Despite an almost to-the-word adherence to the book by the Baz Luhrmann-directed movie incarnation of F. Scott Fitzgerald‘s The Great Gatsby, I can’t say that the movie does the book  justice. But you know who it does justice? Baz Luhrmann. And barely even then.

The tragedy of The Great Gatsby the movie, besides the story (obviously), is that without the spectacle that is Baz, it could have been great. It had all the makings of a great movie: a willing cast that slipped subtly into their roles, fabulous costumes and music that was, somehow, both appropriate and inappropriate. It’s hard to comment on the script in that if it were bad, no one in Hollywood would have touched it. Who wants to screw up Fitzgerald?

If you’ve read the book, you know how big a role symbolism plays in it: the green light, the ash heaps, the ever-vigilant eyes of Dr. T.J. Eckleburg and the changing seasons that mirror Gatsby’s moods. While many people don’t like how over-wrought the symbolism is in Fitzgerald’s writing, Luhrmann takes it to a new level of in your face-ness—to the point that, after the first couple of scenes, you’re going, “OK, I get it! Are you done yet?”

And if wading through the muck of obvious symbolism wasn’t annoying enough, let’s talk about 3-D. I should tell you that I didn’t see the movie in 3-D, but if you’re going, you should. There are many parts of the movie that would have been better, specifically the party scenes. And, at the very least, the writing that jumps from Nick’s page and runs across the screen IN CASE WE MISSED IT at least feels like it would serve a purpose. Otherwise, it’s too much.

It sounds like I don’t like Baz Luhrmann movies, but that’s not true. He has a unique style—quick, jerky, exaggerated—that serves him well for movies like Moulin Rouge. While, at the beginning, it seems like the movie was about to amp up and go full speed, Luhrmann style, it seems like he stopped short of his signature type of all-out crazy and instead just said, “whatevs.” I mean, like I said earlier, he still makes it typical Baz spectacle, just not in the right way.

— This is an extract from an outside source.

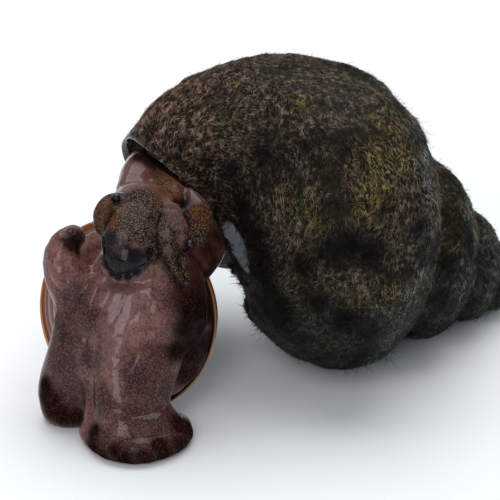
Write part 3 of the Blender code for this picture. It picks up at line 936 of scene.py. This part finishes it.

Enough with the complaining. What’s great about The Great Gatsby? Well, Leo is great. Particularly at the end, when he’s waiting for Daisy to call. His hope is so heartbreaking and it almost makes you think he’s right—she will call! She must! Even though you’ve read the book and know exactly what’s about to happen, you think maybe you read it wrong and everything will turn out fine.

Carey Mulligan is good, but not hypnotizing like I’d imagine a real-life Daisy would be. Her looks make her perfect to play any 20s-era character, but her voice isn’t full of money. Not that it matters here, because Gatsby’s biggest line in the entire book ISN”T EVEN IN THE MOVIE. Issues. I have issues with this.

Overall, I’m inclined to tell people—see it, don’t see it, it won’t change your life, but it won’t waste your $23 (at least here in L.A. Side note: remember when movie tickets were $6? Ah, the 90s).

Bitch Rating: 2.5 out of 4 bitches — worth watching.